Complexity Growth in Flavor-Dependent Systems

TL;DR

This work analyzes holographic complexity growth in a flavor-dependent Einstein-Maxwell-Dilaton model by computing the time derivative of the Nambu-Goto action for a probe string on the Wheeler-DeWitt patch, in the CA framework. The background parameters for different flavor contents are determined via machine learning trained on lattice QCD EoS and baryon susceptibility, yielding EMD solutions that reproduce lattice thermodynamics. The NG action growth is explored as a function of string velocity $v$, chemical potential $\mu$, temperature $T$, and flavor number, showing maximum growth at $v=0$, enhancement with $\mu$ and $T$, and flavor-driven suppression at $\mu=0$; multi-valued behavior near first-order transitions and single-valued behavior in crossovers indicate that complexity growth can diagnose phase transitions in QCD-like systems. The work provides a concrete ML-enabled holographic framework for QCD thermodynamics and offers predictions for how complexity evolves across phase boundaries, with potential extensions to magnetic fields and rotation.

Abstract

In this work, we investigate holographic complexity growth in a flavor-dependent Einstein-Maxwell-Dilaton (EMD) model, where the parameters are determined through machine learning algorithms fitted to lattice QCD equation of state (EoS) and baryon number susceptibility data.
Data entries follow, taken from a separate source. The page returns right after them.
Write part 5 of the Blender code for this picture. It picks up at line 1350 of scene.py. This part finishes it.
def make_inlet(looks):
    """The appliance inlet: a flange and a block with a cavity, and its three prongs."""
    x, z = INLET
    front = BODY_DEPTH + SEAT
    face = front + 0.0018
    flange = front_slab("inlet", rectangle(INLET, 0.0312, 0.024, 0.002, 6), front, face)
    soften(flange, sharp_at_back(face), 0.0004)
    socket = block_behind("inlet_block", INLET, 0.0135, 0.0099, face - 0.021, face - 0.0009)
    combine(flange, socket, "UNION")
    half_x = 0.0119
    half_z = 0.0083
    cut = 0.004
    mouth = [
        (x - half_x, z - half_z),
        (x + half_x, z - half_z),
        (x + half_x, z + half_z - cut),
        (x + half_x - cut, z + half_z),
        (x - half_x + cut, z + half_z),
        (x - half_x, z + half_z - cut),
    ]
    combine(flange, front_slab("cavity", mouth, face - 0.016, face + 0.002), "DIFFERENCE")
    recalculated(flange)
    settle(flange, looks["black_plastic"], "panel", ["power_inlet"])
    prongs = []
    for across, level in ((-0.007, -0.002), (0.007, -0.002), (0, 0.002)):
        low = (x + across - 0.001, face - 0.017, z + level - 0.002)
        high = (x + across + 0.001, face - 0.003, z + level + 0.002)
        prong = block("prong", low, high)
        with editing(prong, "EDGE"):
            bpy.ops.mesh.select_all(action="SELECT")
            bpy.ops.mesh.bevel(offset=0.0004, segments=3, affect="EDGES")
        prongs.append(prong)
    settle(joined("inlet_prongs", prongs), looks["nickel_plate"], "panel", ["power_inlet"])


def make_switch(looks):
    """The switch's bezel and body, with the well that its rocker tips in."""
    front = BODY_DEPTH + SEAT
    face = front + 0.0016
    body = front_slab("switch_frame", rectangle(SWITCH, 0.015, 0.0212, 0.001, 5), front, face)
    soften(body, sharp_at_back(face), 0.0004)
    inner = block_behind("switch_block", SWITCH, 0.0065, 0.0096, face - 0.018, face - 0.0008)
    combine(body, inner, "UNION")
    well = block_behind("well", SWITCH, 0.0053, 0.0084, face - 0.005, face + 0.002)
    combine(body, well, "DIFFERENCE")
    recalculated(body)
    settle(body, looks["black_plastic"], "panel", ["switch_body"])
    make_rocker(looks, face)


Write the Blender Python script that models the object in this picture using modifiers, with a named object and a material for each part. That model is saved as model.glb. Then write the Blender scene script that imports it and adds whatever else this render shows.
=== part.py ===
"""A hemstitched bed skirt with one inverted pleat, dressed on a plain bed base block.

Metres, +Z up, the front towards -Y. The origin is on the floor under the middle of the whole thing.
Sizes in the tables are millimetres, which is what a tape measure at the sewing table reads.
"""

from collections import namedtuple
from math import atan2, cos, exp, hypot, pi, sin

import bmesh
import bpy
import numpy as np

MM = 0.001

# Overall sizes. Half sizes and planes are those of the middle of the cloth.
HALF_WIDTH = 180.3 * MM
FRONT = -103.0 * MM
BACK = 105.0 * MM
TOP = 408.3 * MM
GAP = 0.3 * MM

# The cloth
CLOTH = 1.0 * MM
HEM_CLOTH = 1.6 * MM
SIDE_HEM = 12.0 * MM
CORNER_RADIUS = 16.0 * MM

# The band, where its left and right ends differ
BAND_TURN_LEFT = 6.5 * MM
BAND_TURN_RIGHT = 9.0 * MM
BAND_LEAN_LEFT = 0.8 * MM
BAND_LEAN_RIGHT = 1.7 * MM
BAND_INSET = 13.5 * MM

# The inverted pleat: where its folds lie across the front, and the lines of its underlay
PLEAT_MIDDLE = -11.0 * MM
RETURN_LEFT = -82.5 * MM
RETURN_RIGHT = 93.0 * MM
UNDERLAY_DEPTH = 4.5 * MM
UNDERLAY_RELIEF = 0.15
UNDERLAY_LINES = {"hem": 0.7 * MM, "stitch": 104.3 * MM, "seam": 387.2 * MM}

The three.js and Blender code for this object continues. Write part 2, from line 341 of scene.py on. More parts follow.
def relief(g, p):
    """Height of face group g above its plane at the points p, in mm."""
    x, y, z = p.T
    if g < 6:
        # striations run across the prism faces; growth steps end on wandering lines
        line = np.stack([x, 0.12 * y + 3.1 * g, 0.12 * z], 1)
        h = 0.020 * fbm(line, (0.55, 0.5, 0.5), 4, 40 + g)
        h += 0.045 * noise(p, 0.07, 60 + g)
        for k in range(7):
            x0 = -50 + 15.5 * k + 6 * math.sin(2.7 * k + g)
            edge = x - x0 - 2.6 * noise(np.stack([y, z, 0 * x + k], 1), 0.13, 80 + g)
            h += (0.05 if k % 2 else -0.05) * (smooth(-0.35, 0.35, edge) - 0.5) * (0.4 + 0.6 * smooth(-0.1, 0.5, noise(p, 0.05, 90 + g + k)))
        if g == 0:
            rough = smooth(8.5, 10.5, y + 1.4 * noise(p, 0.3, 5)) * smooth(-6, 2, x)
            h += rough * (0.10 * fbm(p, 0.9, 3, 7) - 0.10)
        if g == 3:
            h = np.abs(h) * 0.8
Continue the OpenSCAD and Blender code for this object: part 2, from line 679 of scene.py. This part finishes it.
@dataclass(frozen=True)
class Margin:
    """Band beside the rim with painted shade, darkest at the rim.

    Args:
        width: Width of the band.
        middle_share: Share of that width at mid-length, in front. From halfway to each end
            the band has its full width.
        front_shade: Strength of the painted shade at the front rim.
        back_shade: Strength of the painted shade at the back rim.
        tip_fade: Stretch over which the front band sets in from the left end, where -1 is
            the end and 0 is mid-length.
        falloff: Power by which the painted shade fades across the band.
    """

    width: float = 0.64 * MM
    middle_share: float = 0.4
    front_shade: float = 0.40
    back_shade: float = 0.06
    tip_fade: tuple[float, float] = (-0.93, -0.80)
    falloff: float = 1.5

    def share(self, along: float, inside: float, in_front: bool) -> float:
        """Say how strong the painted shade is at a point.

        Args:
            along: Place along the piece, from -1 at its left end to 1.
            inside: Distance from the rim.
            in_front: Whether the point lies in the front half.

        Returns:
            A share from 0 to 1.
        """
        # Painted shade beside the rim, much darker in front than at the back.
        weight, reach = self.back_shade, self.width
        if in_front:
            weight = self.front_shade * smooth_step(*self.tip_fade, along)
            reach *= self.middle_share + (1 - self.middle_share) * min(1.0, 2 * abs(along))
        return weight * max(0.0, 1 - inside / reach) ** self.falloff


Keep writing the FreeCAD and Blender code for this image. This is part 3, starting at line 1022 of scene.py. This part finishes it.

Within the Complexity=Action (CA) conjecture, we introduce a probe string into the bulk geometry and evaluate the time derivative of its Nambu-Goto (NG) action on the Wheeler-DeWitt (WDW) patch as the holographic dual of complexity growth. Our analysis explores the dependence of complexity growth on string velocity, chemical potential, temperature, and the number of flavors. Results show maximum complexity growth for stationary strings, decreasing with string velocity. At zero chemical potential, complexity growth is largest in the pure gluon system and reduces with the addition of quark flavors. Increasing temperature and chemical potential consistently enhance complexity growth. Furthermore, complexity growth exhibits multi-valued behavior in regions corresponding to first-order transitions and single-valued behavior in crossover regimes, indicating that complexity can serve as a probe for phase transitions.

Figures (5)

• Figure 1: Holographic EoS (lines) compared with lattice QCD results for systems (symbols with error bar) with different flavors Chen:2024mmd.
• Figure 2: Action growth versus string velocity for different flavors at $T= 0.6GeV$.
• Figure 3: Action growth versus string velocity for different chemical potentials at $T= 0.2GeV$ for the $N_{f} = 2$, $N_{f} = 2+1$, and $N_{f} = 2+1+1$ flavor systems.
• Figure 4: Action growth versus temperature at vanishing chemical potential for different flavors with $\upsilon=0$.
• Figure 5: Action growth versus temperature at finite chemical potential for the $N_{f} = 2$, $N_{f} = 2+1$, and $N_{f} = 2+1+1$ flavor systems with $\upsilon=0$.